#### Exercise:
Could you write out the opening lines of the data, word for word, stopping after the line that contains "board, lying flat."?

— Begin —

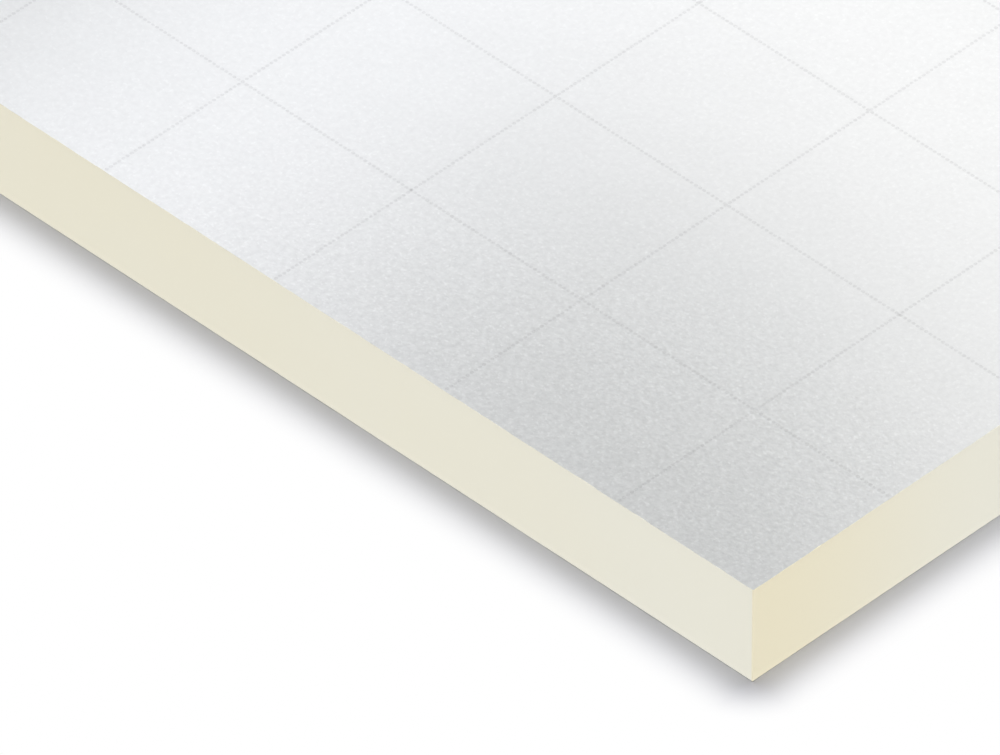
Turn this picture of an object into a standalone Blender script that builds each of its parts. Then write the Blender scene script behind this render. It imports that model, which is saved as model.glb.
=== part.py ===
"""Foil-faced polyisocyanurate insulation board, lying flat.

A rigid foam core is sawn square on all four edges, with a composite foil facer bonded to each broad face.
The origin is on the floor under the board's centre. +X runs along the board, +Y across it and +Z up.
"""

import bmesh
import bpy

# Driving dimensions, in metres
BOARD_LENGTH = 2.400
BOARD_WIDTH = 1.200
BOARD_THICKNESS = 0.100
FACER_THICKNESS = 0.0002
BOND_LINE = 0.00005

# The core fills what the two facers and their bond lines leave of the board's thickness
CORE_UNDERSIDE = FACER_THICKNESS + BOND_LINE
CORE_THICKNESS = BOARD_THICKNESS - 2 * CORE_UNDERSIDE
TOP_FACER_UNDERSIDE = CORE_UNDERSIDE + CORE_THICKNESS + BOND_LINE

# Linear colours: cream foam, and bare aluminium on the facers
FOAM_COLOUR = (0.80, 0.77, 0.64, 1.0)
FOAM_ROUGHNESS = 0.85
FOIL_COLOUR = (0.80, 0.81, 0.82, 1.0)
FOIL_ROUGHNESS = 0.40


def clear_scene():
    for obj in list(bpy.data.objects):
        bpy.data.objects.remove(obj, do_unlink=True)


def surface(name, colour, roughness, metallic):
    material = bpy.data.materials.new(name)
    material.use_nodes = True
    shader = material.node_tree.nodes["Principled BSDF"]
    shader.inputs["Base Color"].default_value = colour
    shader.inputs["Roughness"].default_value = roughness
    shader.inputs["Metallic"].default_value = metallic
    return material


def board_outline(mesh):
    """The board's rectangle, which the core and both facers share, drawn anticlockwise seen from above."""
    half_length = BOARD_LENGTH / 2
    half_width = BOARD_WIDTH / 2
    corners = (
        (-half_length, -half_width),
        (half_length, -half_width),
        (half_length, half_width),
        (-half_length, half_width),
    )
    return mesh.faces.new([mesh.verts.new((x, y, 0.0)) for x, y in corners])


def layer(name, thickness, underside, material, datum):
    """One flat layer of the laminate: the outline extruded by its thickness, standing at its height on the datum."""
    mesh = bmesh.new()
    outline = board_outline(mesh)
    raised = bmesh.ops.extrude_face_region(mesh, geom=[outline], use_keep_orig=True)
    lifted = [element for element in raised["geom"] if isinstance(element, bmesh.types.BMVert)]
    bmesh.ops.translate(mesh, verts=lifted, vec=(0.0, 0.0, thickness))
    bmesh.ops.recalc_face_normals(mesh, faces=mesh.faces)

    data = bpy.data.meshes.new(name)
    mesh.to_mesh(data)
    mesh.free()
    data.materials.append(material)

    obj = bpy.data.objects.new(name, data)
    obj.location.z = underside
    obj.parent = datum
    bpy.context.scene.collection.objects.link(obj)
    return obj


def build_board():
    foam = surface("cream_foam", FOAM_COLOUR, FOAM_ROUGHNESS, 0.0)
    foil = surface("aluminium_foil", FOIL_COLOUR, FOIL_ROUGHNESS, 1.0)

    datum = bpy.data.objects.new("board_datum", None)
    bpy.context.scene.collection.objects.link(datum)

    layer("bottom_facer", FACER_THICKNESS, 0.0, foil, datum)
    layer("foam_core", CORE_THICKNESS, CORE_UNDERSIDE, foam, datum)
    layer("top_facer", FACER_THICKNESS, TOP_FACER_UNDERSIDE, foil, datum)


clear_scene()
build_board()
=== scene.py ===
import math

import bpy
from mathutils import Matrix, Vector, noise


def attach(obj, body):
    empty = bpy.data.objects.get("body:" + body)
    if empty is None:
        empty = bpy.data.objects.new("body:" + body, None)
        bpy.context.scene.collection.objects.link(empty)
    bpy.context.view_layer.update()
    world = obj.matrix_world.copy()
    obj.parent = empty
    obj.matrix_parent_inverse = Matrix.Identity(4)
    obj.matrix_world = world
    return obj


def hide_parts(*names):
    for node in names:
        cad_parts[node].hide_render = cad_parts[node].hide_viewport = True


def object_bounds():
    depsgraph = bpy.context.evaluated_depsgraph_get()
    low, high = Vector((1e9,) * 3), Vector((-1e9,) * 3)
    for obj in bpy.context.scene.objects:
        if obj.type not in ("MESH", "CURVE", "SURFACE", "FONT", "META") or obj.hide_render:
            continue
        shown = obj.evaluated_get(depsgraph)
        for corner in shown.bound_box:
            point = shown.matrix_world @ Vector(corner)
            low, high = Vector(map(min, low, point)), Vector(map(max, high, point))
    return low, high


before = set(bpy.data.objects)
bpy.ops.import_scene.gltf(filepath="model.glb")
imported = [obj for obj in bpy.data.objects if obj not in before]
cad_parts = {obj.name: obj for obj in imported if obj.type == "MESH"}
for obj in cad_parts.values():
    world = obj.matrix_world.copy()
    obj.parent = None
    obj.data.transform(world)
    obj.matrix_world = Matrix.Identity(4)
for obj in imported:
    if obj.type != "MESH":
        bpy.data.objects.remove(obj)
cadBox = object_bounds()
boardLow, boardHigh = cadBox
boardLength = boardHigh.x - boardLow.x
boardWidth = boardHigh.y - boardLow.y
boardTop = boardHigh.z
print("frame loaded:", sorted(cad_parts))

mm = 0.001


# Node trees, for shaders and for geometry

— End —

#### Full output:
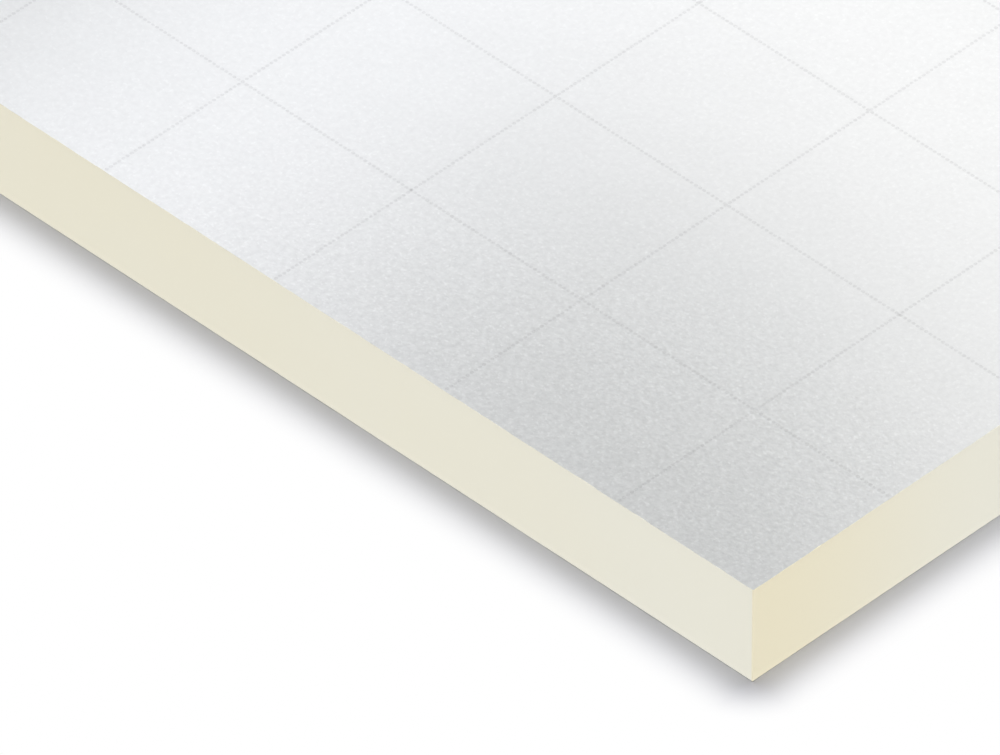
Turn this picture of an object into a standalone Blender script that builds each of its parts. Then write the Blender scene script behind this render. It imports that model, which is saved as model.glb.
=== part.py ===
"""Foil-faced polyisocyanurate insulation board, lying flat.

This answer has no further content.